5. Shopping hungry for recipes instead of ingredients

Scrolling a stack of gorgeous recipes and buying unique items for each is like booking seven tours in one day—expensive and exhausting. Flip it. Start with five flexible ingredients you love (say: chickpeas, brown rice, kale, carrots, tahini) and then choose recipes that use that short list across multiple meals.

I do a “capsule pantry” the way I build a travel capsule wardrobe. Everything matches: one sauce, three uses; one grain, three directions. You’ll spend less, waste less, and dodge midweek takeout because you actually have what you need ready to go.

Pro tip: set one theme per week (Mediterranean, Southeast Asian, Tex-Mex) so spices and herbs overlap. Your tastebuds still get a trip; your budget gets a breather.

6. Paying for convenience you don’t need (and skipping the kind you do)

Pre-cut fruit, pre-washed greens, and single-serve snacks are like airport food — sometimes worth it, often not.

If you’re truly slammed this week, a washed spring-mix might prevent a $30 delivery sushi situation. But if you have 15 minutes on Sunday, washing your own greens and portioning snacks will easily save you $5–$10 per item.

Be intentional.

Buy convenience where it protects your plan (cooked beets, canned beans, frozen brown rice), skip it where it’s pure markup (pre-cut pineapple, tiny yogurt cups).

Your future self will thank you when the Tuesday crash lands and dinner’s still a 15-minute stir-fry, not a “we give up” order.

7. Skipping the “global aisles” and store brands

Some of the best vegan bargains live where you least expect them: the international aisle, bulk bins, and the store-brand shelf.

Dried lentils, rice noodles, coconut milk, spices, tahini, gochujang—often cheaper than the “health food” section equivalents. Store brands frequently match national brands on taste for pantry basics at a friendlier price.

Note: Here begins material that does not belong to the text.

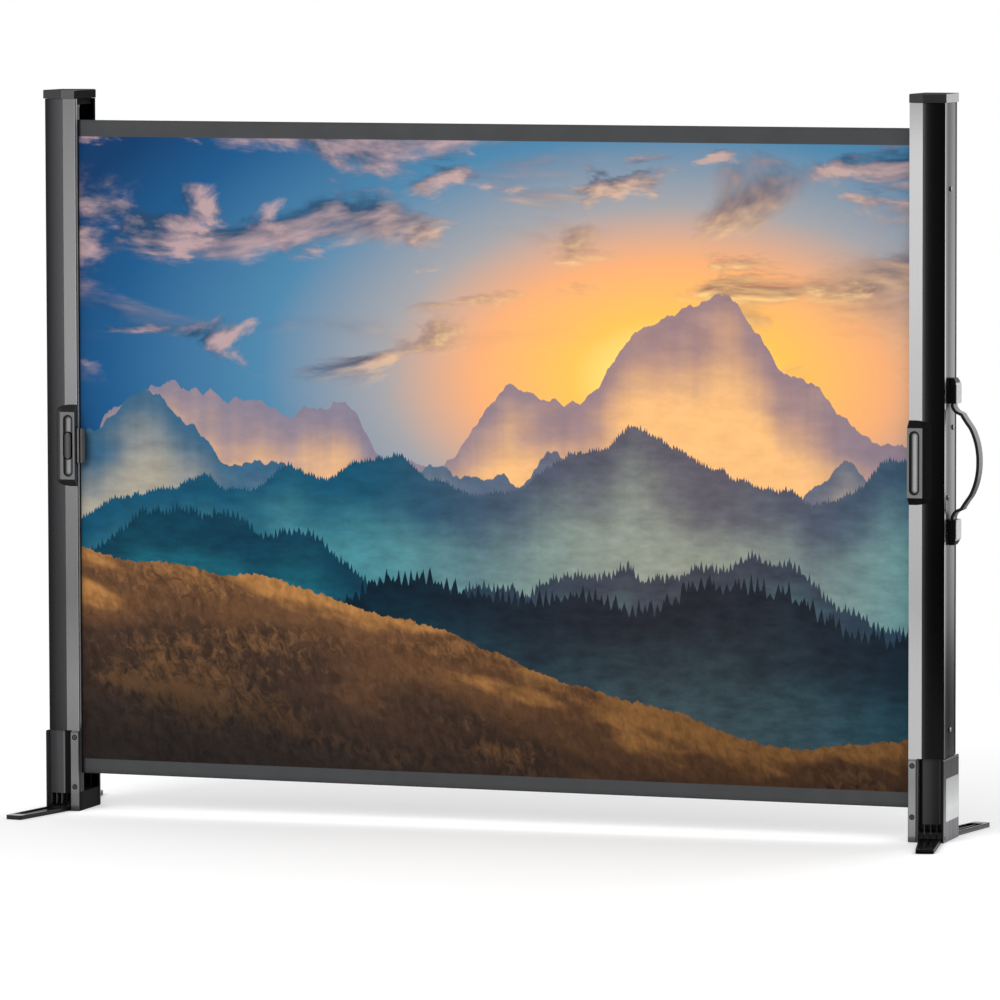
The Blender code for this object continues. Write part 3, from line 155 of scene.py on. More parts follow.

One more reason to peek at unit price here: product sizes vary wildly, and downsized packages can mask higher effective costs.

The Bureau of Labor Statistics even maintains special research indexes to understand how package size changes affect inflation — translation: watch the unit price, not just the pretty label. 

Think of it as the local cafe instead of the tourist trap—better value, same caffeine.

Conclusion: shop like a traveller, cook like a local

If travel taught me anything, it’s this: locals eat well without overcomplicating the plan. They buy what’s in season, stretch staples into magic, and don’t pay extra for the brochure version of dinner. Your vegan cart can do the same.

Start with one change — maybe it’s checking unit prices, swapping a specialty product for a staple, or freezing half your berries on day one.

Next week, add a capsule-pantry theme or a quick prep session.

The goal isn’t austerity — it’s alignment.

Spend where it matters (spices, good olive oil, the treat you truly love) and stop funding the “wilt tax,” the “oops, wrong size” tax, and the “labels made me panic” tax.

Small, steady tweaks. Big, delicious payoff.